[c. February 1769]
Il est bien difficile Monsieur d'être juste avec ses amis quand on désire vivement de ne pas en être oublié.
Cependant je l'ai été avec vous, et j'ai très bien compris que quoique vous ayez été longtems sans me donner de vos nouvelles je ne devois point m'allarmer. Je connois un peu le tourbillon de Paris, et je vous remercie de tout mon coeur d'avoir trouvé le moment de vous occuper de moi.

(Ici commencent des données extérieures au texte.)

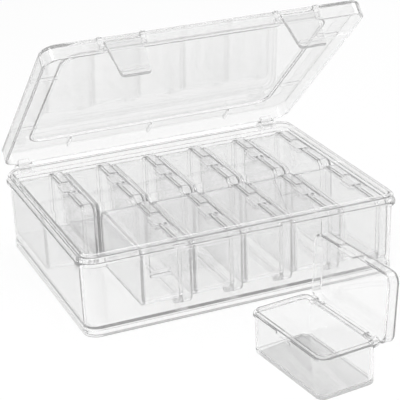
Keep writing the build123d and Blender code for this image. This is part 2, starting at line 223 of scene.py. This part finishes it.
def floor():
    """The table top, a flat sheet at the height that the case stands on."""
    mesh = bpy.data.meshes.new("floor")
    corners = [(-floor_half, -floor_half, 0), (floor_half, -floor_half, 0),
               (floor_half, floor_half, 0), (-floor_half, floor_half, 0)]
    mesh.from_pydata(corners, [], [(0, 1, 2, 3)])
    sheet = bpy.data.objects.new("floor", mesh)
    sheet.data.materials.append(table_top())
    bpy.context.scene.collection.objects.link(sheet)


def camera():
    """The camera, turned by azimuth, elevation and roll about its target."""
    azimuth, elevation = math.radians(camera_azimuth), math.radians(camera_elevation)
    back = Vector((math.sin(azimuth) * math.cos(elevation),
                   -math.cos(azimuth) * math.cos(elevation), math.sin(elevation)))
    right = Vector((0, 0, 1)).cross(back).normalized()
    up = back.cross(right)
    roll = math.radians(camera_roll)
    across = right * math.cos(roll) + up * math.sin(roll)
    upright = up * math.cos(roll) - right * math.sin(roll)
    view = bpy.data.cameras.new("camera")
    view.lens, view.sensor_width = camera_lens, camera_sensor
    eye = bpy.data.objects.new("camera", view)
    turn = Matrix((across, upright, back)).transposed().to_4x4()
    eye.matrix_world = Matrix.Translation(Vector(camera_target) + back * camera_distance) @ turn
    bpy.context.scene.collection.objects.link(eye)
    bpy.context.scene.camera = eye


def dress(nodes, material):
    """Gives CAD nodes one material."""
    for name in nodes:
        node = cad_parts[name]
        node.data.materials.clear()
        node.data.materials.append(material)


# One resin for every moulding. Each one's tint and share of haze were matched to the tones of
# the photograph, and aren't measured from a real box.
case_plastic = clear_plastic("clear_polystyrene_case", "#ffffff", 0.08, case_ripple)
lid_plastic = clear_plastic("clear_polystyrene_lid", "#fdfdfd", 0.11, case_ripple)
latch_plastic = clear_plastic("clear_polystyrene_latch", "#f2f2f2", 0.14, mini_ripple)
mini_plastic = clear_plastic("clear_polystyrene_mini_box", "#fdfdfd", 0.08, mini_ripple)
dress(["outer_base"], case_plastic)
dress(["outer_lid"], lid_plastic)
dress(["latch_left", "latch_right"], latch_plastic)
dress([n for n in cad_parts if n.startswith("mini")], mini_plastic)

floor()
studio()
soft_box("key", key_place, lamp_aim, key_size, key_watts)
soft_box("side", side_place, lamp_aim, side_size, side_watts)
camera()
bpy.context.scene.view_settings.view_transform = "Standard"
cycles = bpy.context.scene.cycles
cycles.max_bounces = light_bounces
cycles.transmission_bounces = light_bounces
cycles.transparent_max_bounces = clear_layers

Vos réflexions morale, sur les besoins, les goûts, et les plaisirs, m'assurent que nous ne vous verrons pas revenir avec la douleur profonde d'avoir quitté Paris. Raportez cependant vos goûts et vos besoins. Je rend justice à Genêve, vous pourrez trouver à satisfaire l'un et l'autre. Notre hiver n'est point triste du tout, on y fait tout comme ailleur, ce qu'on sait et ce qu'on ne sait pas. Autre fois on se contentoit de le dire. Nous avons gagné à cet égard. Si Rilliet ennuie le public autant que moi, on finira par le jetter dans le Rône. Je suis excédée, rien de moins intéressant que cette cause. Voltaire est plus aimable que jamais. J'ai passé deux jours avec lui, il étoit gai causant, nous avons parlé de la mort en étouffant de rire. Il dit que les déprofundis lui battent les fesses. Pendant que nous causons père Adam mange comme un loup. Je suis fâchée que Mad. Denis ne s'amuse pas à Paris, je désirerois la revoir ici mais je crois son affaire faite. J'en ai dit un petit mot plusieurs fois, mais j'ai vû que le propos ne prenoit pas.

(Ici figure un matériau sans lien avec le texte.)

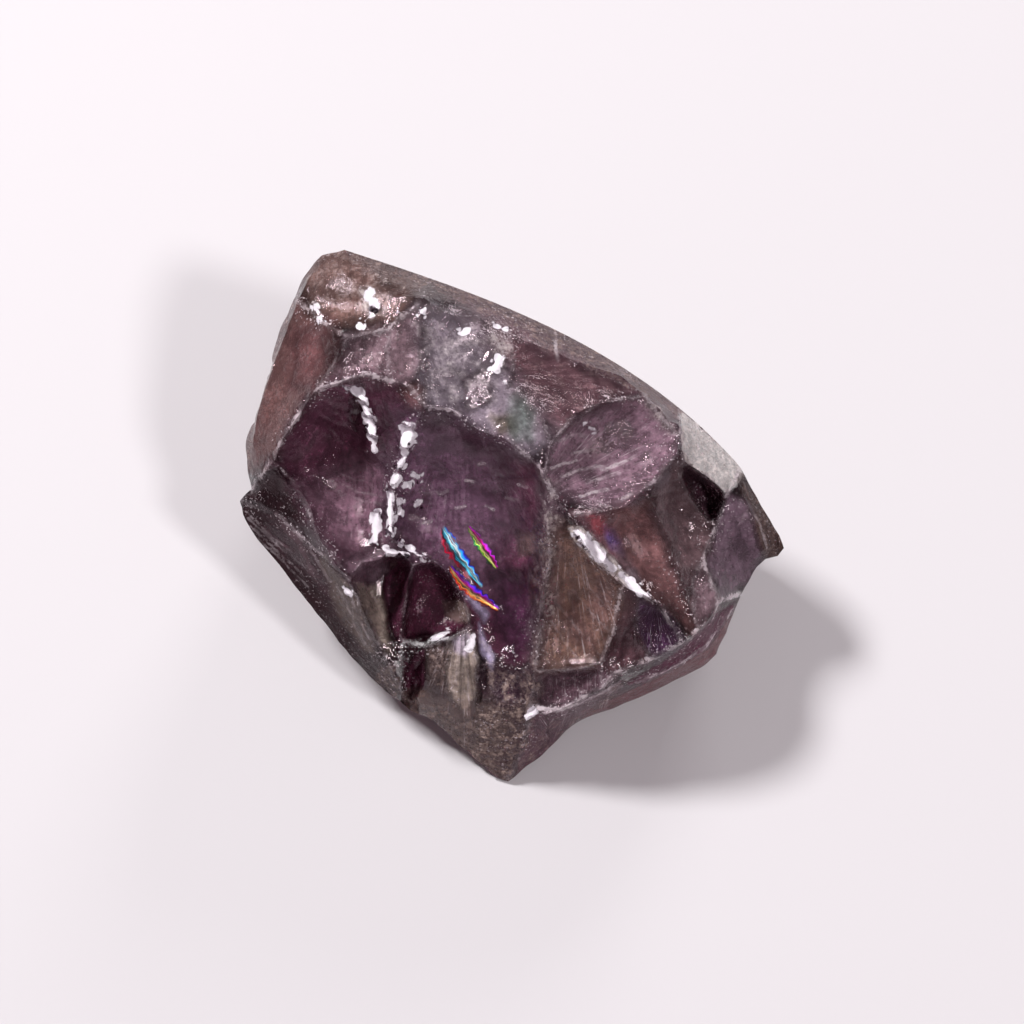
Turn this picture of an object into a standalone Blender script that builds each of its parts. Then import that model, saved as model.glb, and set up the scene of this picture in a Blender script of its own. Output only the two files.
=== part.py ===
# Rough alexandrite: one broken chunk of transparent purple crystal, resting on its sawn flat base.
# The broken face is sketched as seen square on, in sketch squares, with heights above the sketch.
# It is then leaned back to the angle at which the chunk lies on its base.
import math
import random

import bmesh
import bpy
import numpy as np
from mathutils import Vector
from mathutils.geometry import delaunay_2d_cdt

STONE_WIDTH = 0.0297        # m, from the left tip to the right lip
SKETCH_WIDTH = 54.4         # the same width in sketch squares
SQUARE = STONE_WIDTH / SKETCH_WIDTH
LEAN = math.radians(25)     # how far the broken face leans back from lying flat
BASE_DEPTH = 15.3           # squares from the sketch's centre down to the sawn base

FRONT_STEP = 0.92           # squares between mesh points on the broken face
BACK_STEP = 1.55            # squares between mesh points on the walls and the base
RIDGE_STEP = 0.9            # squares between mesh points along a ridge
EDGE_WANDER = 0.10          # squares, how far a ridge strays from its drawn line
RIDGE_CHIP = 0.14           # squares, how much a ridge's height varies

# The curved outer skin of the grown crystal, seen edge on, is an arc between two corners.
SKIN_START = (-16.7, 26.6, -1.0)
SKIN_END = (22.8, 4.9, -0.8)
SKIN_BULGE = 3.15           # squares that the arc stands out from its chord
SKIN_SKEW = 0.3             # how much fuller the arc is towards its right end
SKIN_STEPS = 34


def skin_point(share):
    """Place on the skin's edge, with share running from 0 at the left corner to 1 at the right."""
    start = Vector(SKIN_START)
    chord = Vector(SKIN_END) - start
    outward = Vector((-chord.y, chord.x, 0)).normalized()
    bulge = 4 * SKIN_BULGE * share * (1 - share) * (1 + SKIN_SKEW * (2 * share - 1))
    return tuple(start + chord * share + outward * bulge)


# Corners where several ridges meet: across, up, height, all in squares.
LEFT_NOTCH = (-26.0, 2.8, -1.9)
LEFT_TIP = (-27.2, 1.6, -2.2)
TOP_LEFT = (-19.0, 26.1, -1.8)
GROUND_CORNER = skin_point(0.82)
LIP_END = (25.4, -4.2, -3.0)
RIM_END = (23.0, -7.7, -3.0)
WALL_END = (22.6, -8.7, -3.5)
FAN_FOOT = (8.8, -19.7, -4.6)
LOW_TIP = (-0.4, -26.6, -4.2)
FLAKE_FOOT = (-3.2, -24.8, -4.0)
SPLIT_FOOT = (-7.2, -21.1, -3.8)
WINE_RIGHT = (-8.4, -20.1, -3.6)
WINE_LEFT = (-11.2, -18.5, -3.6)
BOWL_MEET = (-8.4, 10.8, 6.1)
HACKLE_TOP = (4.0, 2.5, 7.7)
RIM_MEET = (2.3, -15.1, 2.9)
STREAK_TOP = (5.3, 0.3, 7.4)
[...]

Je vois bien que vous ramènerez ma chaise, en ce cas je vous prie de la faire examiner afin que les petites réparations qui tiennent aux stors, aux lanternes &c. soient en bon état. On n'est point adroit ici pour ces choses là. Bon jour Monsieur, aimez moi et revenez dans votre petit hermitage. J'irai habiter le mien avant l'arrivée des hirondelles.